[BEGIN DATASET RECORDS]

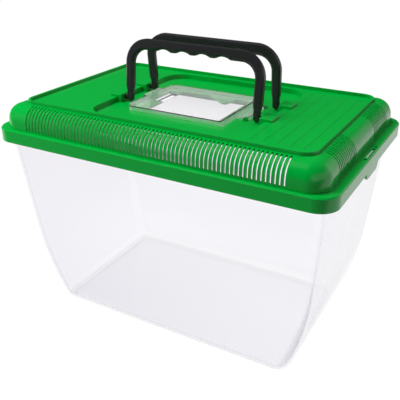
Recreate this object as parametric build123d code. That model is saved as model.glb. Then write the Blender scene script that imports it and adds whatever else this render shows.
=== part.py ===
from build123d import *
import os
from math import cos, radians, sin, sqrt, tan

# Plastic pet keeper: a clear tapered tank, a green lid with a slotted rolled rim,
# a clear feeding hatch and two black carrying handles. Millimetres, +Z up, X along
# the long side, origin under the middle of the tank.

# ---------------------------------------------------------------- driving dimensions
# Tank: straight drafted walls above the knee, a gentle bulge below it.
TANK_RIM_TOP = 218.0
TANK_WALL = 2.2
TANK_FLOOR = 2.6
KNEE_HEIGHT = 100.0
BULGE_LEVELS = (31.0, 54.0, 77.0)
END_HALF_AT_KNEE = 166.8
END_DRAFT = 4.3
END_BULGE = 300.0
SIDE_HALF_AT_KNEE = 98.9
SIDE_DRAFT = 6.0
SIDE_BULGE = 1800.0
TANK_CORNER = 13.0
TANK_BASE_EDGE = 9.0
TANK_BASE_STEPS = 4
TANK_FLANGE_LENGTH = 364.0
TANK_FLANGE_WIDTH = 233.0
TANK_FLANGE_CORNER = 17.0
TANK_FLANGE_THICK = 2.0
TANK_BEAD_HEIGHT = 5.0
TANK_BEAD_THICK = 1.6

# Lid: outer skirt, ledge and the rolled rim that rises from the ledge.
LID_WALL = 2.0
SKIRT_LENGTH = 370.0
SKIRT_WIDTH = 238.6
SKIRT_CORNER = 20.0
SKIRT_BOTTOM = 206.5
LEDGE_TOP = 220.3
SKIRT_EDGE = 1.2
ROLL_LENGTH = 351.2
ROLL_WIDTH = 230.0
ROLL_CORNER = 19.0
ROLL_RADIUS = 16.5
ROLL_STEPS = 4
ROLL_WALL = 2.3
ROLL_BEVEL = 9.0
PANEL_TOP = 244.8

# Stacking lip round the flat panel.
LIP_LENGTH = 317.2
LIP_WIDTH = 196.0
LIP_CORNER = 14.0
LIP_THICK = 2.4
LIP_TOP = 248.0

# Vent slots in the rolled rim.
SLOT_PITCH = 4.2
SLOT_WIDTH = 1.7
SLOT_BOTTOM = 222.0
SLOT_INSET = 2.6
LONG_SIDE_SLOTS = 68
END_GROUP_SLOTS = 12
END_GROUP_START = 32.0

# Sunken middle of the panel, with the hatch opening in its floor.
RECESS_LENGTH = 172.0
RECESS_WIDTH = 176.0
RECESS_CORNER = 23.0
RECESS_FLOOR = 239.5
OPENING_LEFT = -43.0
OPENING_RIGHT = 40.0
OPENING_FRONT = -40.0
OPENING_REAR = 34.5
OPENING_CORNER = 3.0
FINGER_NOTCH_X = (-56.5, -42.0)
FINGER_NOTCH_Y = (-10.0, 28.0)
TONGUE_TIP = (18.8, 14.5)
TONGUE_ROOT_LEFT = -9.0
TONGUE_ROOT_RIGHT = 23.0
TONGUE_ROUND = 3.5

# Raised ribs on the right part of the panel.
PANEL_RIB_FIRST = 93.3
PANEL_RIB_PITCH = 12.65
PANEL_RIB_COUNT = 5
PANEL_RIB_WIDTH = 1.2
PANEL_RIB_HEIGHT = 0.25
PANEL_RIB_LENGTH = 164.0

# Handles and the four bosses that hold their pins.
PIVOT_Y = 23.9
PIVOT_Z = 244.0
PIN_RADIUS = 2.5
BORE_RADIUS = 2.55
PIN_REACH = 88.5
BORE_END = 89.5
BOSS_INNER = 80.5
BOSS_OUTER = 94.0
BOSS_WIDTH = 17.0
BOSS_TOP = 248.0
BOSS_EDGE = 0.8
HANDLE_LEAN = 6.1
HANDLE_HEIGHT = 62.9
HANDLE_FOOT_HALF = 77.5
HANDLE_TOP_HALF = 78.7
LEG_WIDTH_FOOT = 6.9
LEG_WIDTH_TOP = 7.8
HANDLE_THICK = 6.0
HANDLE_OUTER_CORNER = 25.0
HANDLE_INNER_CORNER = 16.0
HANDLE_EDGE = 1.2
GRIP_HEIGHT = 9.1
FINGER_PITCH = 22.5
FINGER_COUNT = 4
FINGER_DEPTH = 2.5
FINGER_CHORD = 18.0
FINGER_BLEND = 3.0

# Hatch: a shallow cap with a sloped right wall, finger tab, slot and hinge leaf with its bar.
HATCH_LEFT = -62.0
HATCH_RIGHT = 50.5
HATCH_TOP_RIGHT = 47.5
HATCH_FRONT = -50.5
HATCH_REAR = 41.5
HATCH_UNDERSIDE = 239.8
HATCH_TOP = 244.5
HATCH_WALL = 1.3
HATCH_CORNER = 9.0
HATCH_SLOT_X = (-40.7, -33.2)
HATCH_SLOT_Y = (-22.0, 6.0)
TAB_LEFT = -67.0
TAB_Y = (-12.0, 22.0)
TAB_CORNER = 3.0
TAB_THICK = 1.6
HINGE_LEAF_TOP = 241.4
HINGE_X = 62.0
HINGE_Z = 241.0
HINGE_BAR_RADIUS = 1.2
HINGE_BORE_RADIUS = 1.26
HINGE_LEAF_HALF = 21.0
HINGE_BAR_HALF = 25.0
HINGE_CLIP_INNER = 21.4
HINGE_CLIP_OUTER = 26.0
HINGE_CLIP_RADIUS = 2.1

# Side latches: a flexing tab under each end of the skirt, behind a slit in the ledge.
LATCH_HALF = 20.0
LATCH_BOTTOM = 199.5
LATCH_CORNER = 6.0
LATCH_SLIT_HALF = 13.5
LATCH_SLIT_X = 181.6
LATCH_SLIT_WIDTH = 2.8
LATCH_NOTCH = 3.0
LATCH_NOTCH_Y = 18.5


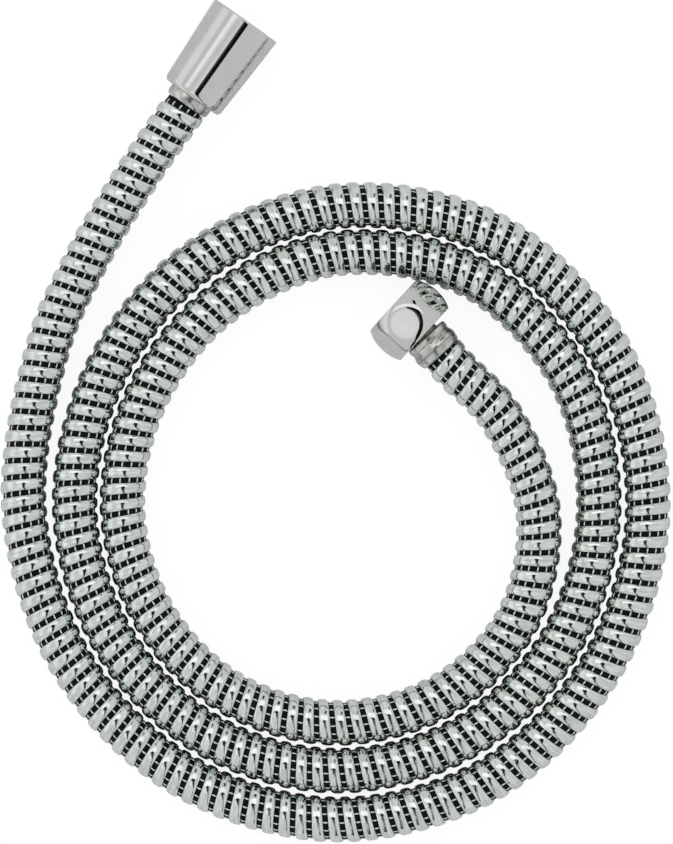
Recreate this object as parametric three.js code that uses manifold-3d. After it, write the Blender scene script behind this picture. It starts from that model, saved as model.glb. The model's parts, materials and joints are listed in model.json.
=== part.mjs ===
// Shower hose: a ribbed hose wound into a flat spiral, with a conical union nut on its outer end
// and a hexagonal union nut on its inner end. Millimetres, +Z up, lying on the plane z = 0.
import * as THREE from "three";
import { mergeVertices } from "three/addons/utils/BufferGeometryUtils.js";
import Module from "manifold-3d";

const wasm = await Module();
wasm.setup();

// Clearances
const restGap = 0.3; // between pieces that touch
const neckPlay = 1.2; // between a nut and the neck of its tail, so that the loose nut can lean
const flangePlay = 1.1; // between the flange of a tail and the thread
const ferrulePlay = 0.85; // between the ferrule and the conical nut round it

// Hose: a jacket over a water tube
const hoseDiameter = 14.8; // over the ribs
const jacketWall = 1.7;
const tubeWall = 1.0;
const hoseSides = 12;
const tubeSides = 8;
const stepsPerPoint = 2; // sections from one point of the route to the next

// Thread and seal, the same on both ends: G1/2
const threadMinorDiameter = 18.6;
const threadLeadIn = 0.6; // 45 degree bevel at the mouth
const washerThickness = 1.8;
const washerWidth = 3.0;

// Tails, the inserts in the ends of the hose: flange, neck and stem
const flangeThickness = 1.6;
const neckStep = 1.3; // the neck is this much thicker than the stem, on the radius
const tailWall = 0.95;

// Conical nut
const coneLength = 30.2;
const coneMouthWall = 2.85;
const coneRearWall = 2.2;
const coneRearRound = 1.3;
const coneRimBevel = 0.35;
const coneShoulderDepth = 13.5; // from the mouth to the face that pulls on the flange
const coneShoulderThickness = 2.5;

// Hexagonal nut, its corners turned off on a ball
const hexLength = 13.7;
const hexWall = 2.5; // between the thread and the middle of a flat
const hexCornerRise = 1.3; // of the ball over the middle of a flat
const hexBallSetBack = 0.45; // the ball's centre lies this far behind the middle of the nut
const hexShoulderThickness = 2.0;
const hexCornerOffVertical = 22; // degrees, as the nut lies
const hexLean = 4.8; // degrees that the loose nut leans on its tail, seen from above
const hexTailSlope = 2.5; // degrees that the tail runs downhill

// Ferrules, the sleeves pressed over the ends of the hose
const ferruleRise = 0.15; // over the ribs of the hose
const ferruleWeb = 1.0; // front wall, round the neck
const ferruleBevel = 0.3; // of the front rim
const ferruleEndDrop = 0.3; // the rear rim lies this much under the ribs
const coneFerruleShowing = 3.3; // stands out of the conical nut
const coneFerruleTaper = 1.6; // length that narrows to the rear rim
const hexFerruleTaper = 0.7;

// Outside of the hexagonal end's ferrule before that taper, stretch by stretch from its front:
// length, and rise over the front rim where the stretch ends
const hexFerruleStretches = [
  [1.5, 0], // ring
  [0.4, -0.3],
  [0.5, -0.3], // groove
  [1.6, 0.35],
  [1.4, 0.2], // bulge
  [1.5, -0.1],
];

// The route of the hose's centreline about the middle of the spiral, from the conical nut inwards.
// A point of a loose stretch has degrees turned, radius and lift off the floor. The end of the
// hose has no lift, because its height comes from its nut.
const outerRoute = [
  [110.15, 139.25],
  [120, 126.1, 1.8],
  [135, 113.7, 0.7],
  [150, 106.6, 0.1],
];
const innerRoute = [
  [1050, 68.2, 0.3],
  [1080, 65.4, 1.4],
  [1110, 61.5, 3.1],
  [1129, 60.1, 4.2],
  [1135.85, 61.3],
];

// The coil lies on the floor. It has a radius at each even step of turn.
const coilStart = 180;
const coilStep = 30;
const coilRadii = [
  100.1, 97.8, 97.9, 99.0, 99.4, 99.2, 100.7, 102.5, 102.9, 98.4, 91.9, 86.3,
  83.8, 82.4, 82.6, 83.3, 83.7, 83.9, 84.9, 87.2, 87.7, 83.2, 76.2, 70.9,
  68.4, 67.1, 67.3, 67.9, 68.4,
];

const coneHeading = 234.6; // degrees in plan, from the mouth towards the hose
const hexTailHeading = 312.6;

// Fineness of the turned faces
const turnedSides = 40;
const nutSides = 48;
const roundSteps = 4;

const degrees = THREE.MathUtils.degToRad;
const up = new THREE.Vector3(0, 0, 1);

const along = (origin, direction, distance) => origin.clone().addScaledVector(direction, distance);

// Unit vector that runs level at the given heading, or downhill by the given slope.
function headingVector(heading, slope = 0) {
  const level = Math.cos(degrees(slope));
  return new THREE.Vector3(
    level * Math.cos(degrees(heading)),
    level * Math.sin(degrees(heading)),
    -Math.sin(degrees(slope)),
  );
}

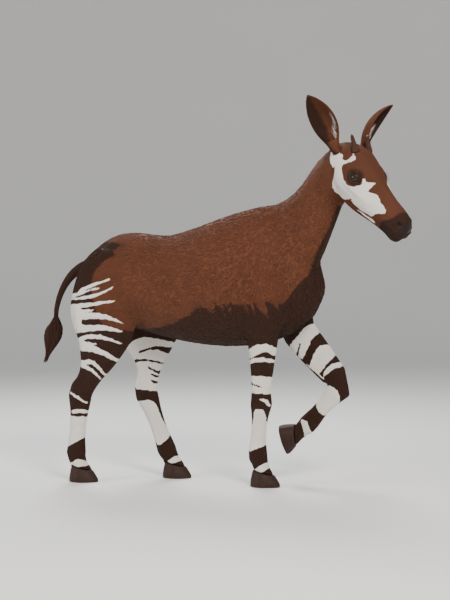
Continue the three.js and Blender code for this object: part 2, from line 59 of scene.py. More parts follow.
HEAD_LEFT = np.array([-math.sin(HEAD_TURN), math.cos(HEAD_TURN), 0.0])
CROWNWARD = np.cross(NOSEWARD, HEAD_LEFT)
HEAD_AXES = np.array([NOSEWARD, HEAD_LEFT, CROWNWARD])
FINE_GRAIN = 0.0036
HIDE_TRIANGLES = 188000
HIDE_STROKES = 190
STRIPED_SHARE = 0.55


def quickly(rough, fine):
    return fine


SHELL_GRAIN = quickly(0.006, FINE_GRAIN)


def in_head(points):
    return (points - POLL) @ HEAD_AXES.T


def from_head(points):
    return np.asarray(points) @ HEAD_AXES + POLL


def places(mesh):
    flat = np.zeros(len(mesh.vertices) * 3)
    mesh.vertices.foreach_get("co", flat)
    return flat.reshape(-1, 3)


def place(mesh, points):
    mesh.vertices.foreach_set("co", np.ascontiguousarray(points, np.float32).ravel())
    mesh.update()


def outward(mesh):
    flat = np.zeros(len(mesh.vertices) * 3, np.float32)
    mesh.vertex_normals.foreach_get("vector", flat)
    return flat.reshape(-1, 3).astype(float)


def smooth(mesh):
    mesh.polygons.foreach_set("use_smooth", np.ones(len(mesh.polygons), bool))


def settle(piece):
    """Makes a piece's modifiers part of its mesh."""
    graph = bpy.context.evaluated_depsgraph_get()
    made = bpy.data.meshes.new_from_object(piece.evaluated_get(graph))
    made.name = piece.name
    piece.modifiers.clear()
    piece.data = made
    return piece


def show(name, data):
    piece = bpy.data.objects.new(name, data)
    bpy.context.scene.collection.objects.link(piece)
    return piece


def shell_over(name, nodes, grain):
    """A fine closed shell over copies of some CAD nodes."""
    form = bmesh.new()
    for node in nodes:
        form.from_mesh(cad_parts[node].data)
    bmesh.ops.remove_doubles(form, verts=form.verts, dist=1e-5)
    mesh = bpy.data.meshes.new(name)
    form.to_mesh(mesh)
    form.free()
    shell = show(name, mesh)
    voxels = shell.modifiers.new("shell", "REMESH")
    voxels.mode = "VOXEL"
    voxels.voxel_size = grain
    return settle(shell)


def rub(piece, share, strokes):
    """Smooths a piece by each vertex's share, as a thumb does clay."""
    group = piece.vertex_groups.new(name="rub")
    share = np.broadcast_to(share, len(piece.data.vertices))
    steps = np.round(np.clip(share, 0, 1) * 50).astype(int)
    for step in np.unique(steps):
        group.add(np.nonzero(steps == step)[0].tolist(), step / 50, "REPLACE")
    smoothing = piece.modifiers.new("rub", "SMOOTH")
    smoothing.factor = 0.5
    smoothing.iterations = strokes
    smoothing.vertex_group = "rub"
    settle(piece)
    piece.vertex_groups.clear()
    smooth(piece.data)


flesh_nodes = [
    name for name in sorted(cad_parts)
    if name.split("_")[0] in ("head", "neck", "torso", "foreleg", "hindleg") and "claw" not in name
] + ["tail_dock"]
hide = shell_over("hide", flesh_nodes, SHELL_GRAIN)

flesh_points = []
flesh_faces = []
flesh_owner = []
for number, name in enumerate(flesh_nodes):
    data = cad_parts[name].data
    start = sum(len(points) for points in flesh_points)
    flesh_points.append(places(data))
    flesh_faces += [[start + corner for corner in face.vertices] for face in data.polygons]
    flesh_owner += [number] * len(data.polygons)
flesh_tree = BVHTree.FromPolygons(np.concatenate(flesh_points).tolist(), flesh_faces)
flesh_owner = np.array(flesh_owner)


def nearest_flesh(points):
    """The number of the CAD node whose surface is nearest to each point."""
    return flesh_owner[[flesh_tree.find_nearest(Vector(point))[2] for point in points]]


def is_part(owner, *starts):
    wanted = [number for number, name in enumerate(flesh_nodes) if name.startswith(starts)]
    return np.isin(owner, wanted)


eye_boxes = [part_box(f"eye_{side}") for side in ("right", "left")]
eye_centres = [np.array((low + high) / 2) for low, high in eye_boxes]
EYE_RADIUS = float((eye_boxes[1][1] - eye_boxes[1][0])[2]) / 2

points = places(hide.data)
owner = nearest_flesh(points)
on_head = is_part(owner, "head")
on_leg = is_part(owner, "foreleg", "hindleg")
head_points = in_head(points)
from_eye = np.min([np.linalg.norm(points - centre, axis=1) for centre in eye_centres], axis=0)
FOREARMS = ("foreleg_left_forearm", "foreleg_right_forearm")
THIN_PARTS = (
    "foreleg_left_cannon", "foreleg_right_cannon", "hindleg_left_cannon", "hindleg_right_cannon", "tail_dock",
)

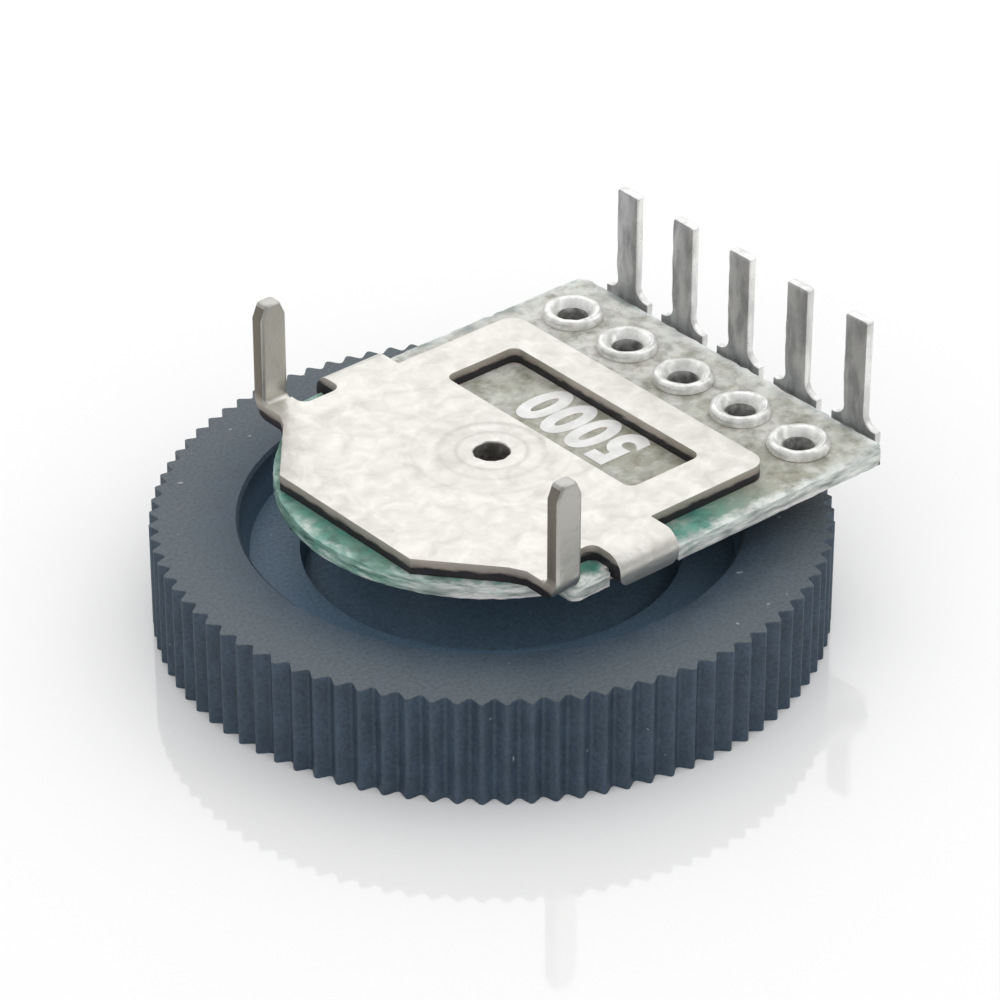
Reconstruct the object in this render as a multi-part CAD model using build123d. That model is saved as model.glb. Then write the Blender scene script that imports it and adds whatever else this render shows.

[END DATASET RECORDS]

PROBLEM REQUIREMENTS: Pick out the lines containing the string "name".

ANSWER TO THE EXERCISE:
    made.name = piece.name
def show(name, data):
    piece = bpy.data.objects.new(name, data)
def shell_over(name, nodes, grain):
    mesh = bpy.data.meshes.new(name)
    shell = show(name, mesh)
    group = piece.vertex_groups.new(name="rub")
    name for name in sorted(cad_parts)
    if name.split("_")[0] in ("head", "neck", "torso", "foreleg", "hindleg") and "claw" not in name
for number, name in enumerate(flesh_nodes):
    data = cad_parts[name].data
    wanted = [number for number, name in enumerate(flesh_nodes) if name.startswith(starts)]